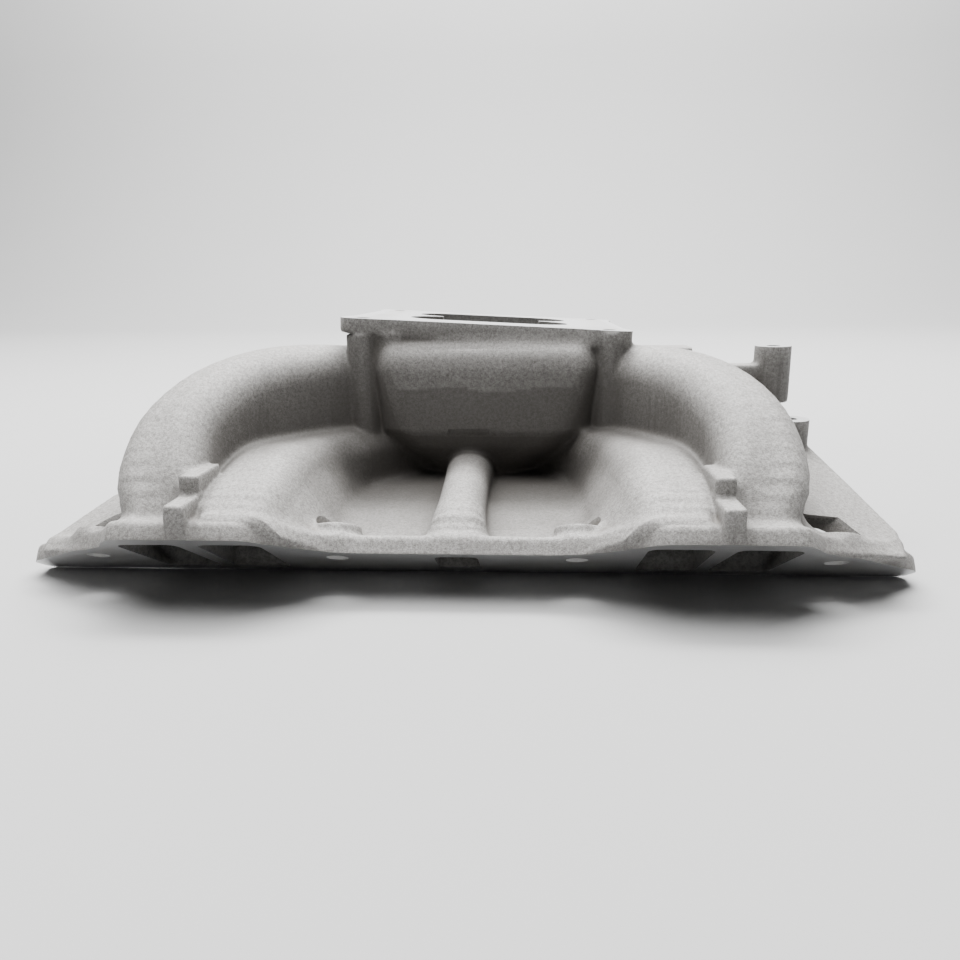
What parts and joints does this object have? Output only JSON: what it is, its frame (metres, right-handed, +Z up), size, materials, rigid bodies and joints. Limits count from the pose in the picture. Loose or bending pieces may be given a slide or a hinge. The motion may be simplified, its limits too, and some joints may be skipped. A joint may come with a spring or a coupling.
{
  "type": "intake manifold",
  "caption": "Dual-plane intake manifold for a V engine: sloping port flanges on both sides, curved runners rising to a raised four-barrel carburettor pad.",
  "frame": {"origin": "under the middle of the casting, level with the lower edges of the two port faces", "axes": "+X towards the front of the engine, -Y towards the near cylinder bank, +Z up"},
  "size_m": [0.452, 0.41, 0.1299],
  "materials": {
    "cast_aluminium": "grit-blasted sand casting",
    "machined_casting": "grit-blasted casting with one machined face",
    "plug_steel": "plain steel pipe plug"
  },
  "bodies": {
    "root": {"near_flange_rear_end": "machined_casting", "near_port_frame_7": "machined_casting", "near_port_frame_5": "machined_casting", "near_flange_rear_middle": "machined_casting", "near_crossover_frame": "machined_casting", "near_flange_front_middle": "machined_casting", "near_port_frame_3": "machined_casting", "near_port_frame_1": "machined_casting", "near_flange_front_end": "machined_casting", "far_flange_rear_end": "machined_casting", "far_port_frame_8": "machined_casting", "far_port_frame_6": "machined_casting", "far_flange_rear_middle": "machined_casting", "far_crossover_frame": "machined_casting", "far_flange_front_middle": "machined_casting", "far_port_frame_4": "machined_casting", "far_port_frame_2": "machined_casting", "far_flange_front_end": "machined_casting", "runner_1_near_outer_front": "cast_aluminium", "runner_3_near_inner_front": "cast_aluminium", "runner_5_near_inner_rear": "cast_aluminium", "runner_7_near_outer_rear": "cast_aluminium", "runner_2_far_outer_front": "cast_aluminium", "runner_4_far_inner_front": "cast_aluminium", "runner_6_far_inner_rear": "cast_aluminium", "runner_8_far_outer_rear": "cast_aluminium", "lower_plenum": "cast_aluminium", "plenum_exhaust_passage": "cast_aluminium", "upper_plenum": "cast_aluminium", "carburettor_riser": "cast_aluminium", "carburettor_pad": "machined_casting", "stud_post_near_front": "cast_aluminium", "stud_post_near_rear": "cast_aluminium", "stud_post_far_front": "cast_aluminium", "stud_post_far_rear": "cast_aluminium", "near_heat_crossover": "cast_aluminium", "far_heat_crossover": "cast_aluminium", "near_front_valley_web": "cast_aluminium", "near_rear_valley_web": "cast_aluminium", "far_front_valley_web": "cast_aluminium", "far_rear_valley_web": "cast_aluminium", "near_front_lug": "cast_aluminium", "near_rear_lug": "cast_aluminium", "far_front_lug": "cast_aluminium", "far_rear_lug": "cast_aluminium", "coil_bracket_boss": "cast_aluminium", "coil_bracket_arm": "cast_aluminium", "front_accessory_boss": "cast_aluminium", "front_end_web": "cast_aluminium", "rear_end_web": "cast_aluminium", "vacuum_boss": "cast_aluminium", "vacuum_port_plug": "plug_steel"}
  },
  "joints": []
}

_Exercise brief_. Collect the lines of the data that carry the word "bodies".

_Task answer_.
What parts and joints does this object have? Output only JSON: what it is, its frame (metres, right-handed, +Z up), size, materials, rigid bodies and joints. Limits count from the pose in the picture. Loose or bending pieces may be given a slide or a hinge. The motion may be simplified, its limits too, and some joints may be skipped. A joint may come with a spring or a coupling.
  "bodies": {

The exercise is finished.